I’m a thin-film materials scientist and manage the Centre for Applied Superconductivity at the University of Oxford, UK. As you can see from the sole of my shoe, which is decorated with the transgender pride flag, I’m a trans scientist. I’d long believed that coming out as transgender would be career-ending. Instead, Oxford was the first place where I could be myself, where I’ve enjoyed being in the laboratory, because I was no longer pretending or hiding — I was accepted for being me.

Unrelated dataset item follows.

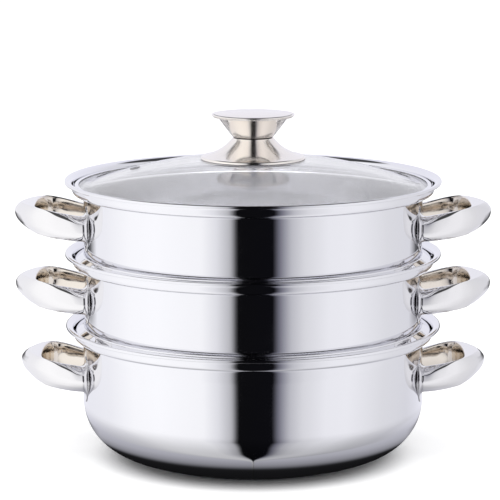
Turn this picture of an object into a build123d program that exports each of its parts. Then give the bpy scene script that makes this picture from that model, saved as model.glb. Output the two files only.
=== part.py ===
"""Three-tier steamer pot: a stock pot, two perforated tiers nested on it, and a domed glass lid.

Millimetres. +Z is up, the origin is the centre of the underside, and the loop handles lie along X.
Every vessel has the same stepped collar: the tier or lid above rests on the ledge inside it.
"""

from build123d import *
from math import atan2, degrees, sqrt
import os

# Pot, whose body radius the other radii follow
pot_body_radius = 133.6
pot_rim_height = 106.2
pot_wall = 1.0
pot_corner_radius = 42.0

# Collar and rim, alike on the pot and both tiers
collar_step = 7.7
collar_height = 10.8
lip_width = 5.7
lip_rise = 0.8
lip_curl_drop = 2.0
lip_flare_fillet = 2.4
lip_curl_fillet = 0.5
ledge_inner_fillet = 1.5
ledge_outer_fillet = 1.4

# Bonded base under the pot
base_edge_inset = 1.1
base_cap_sheet = 0.6
base_cap_fillet = 0.5
base_core_thickness = 3.0
base_core_side_gap = 0.3

# Steamer tiers
tier_pitch = 57.0
tier_inset = 1.3
tier_wall = 0.8
tier_skirt_inset = 2.0
tier_skirt_depth = 16.0
tier_corner_radius = 12.0
bead_side_gap = 1.0
bead_height = 5.0
bead_shoulder = 3.0
bead_fillet = 1.5
hole_diameter = 8.0
hole_pitch = 19.0
hole_edge_margin = 15.0

# Loop handles: hollow pressed steel, sloping up from the wall to a level end
grip_length = 54.0
pot_grip_length = 49.1
grip_width = 93.0
grip_height = 25.5
grip_drop = 18.4
pot_grip_drop = 22.4
grip_sheet = 1.5
grip_top_fillet = 1.5
grip_outer_fillet = 3.0
grip_inner_fillet = 1.5
opening_width = 74.0
opening_end_thickness = 17.5
foot_spacing = 60.0
foot_width = 19.0
foot_height = 36.0
foot_sheet = 1.6
foot_drop = 1.6
weld_gap = 0.1

# Shares of the handle's length and height, from the wall to the end
grip_top_shares = ((0.0, 0.72), (0.12, 0.77), (0.27, 0.84), (0.42, 0.91), (0.60, 0.975), (0.80, 1.0), (1.0, 0.98))
grip_bottom_shares = ((0.0, 0.0), (0.14, 0.02), (0.34, 0.07), (0.55, 0.15), (0.71, 0.22), (0.88, 0.32), (1.0, 0.42))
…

We are making new superconductors, which are materials that conduct electricity without resistance at extremely low temperatures. This means that they can carry a current indefinitely without losing energy in the form of heat or light. Superconductors are widely used in magnetic resonance imaging machines, and at the Large Hadron Collider at CERN, Europe’s particle-physics lab near Geneva, Switzerland.

Here, I’m in our lab, surrounded by pulsed-laser deposition machines, which we use to make thin-film superconductors. We hit composites of copper, barium or calcium with a high-power laser beam and knock some of the atoms off. Those atoms travel through a vacuum and collect on a surface, forming a thin film. We are always trying to produce superconductors that can generate higher magnetic fields than has previously been possible.

What’s most inspiring about our lab is the people I work with: they accept me and treat me as a scientist, so that I can just focus on my work. Since I came here in 2015, Oxford has given me a platform for me to share my story as a trans scientist through talks and articles. It’s such a privilege and an honour to have that visibility.

And it’s important that we make the lab a place where everyone can be themselves. If we allow that to happen, scientists are going to do their best work. As my T-shirt says: “Don’t forget to love each other.”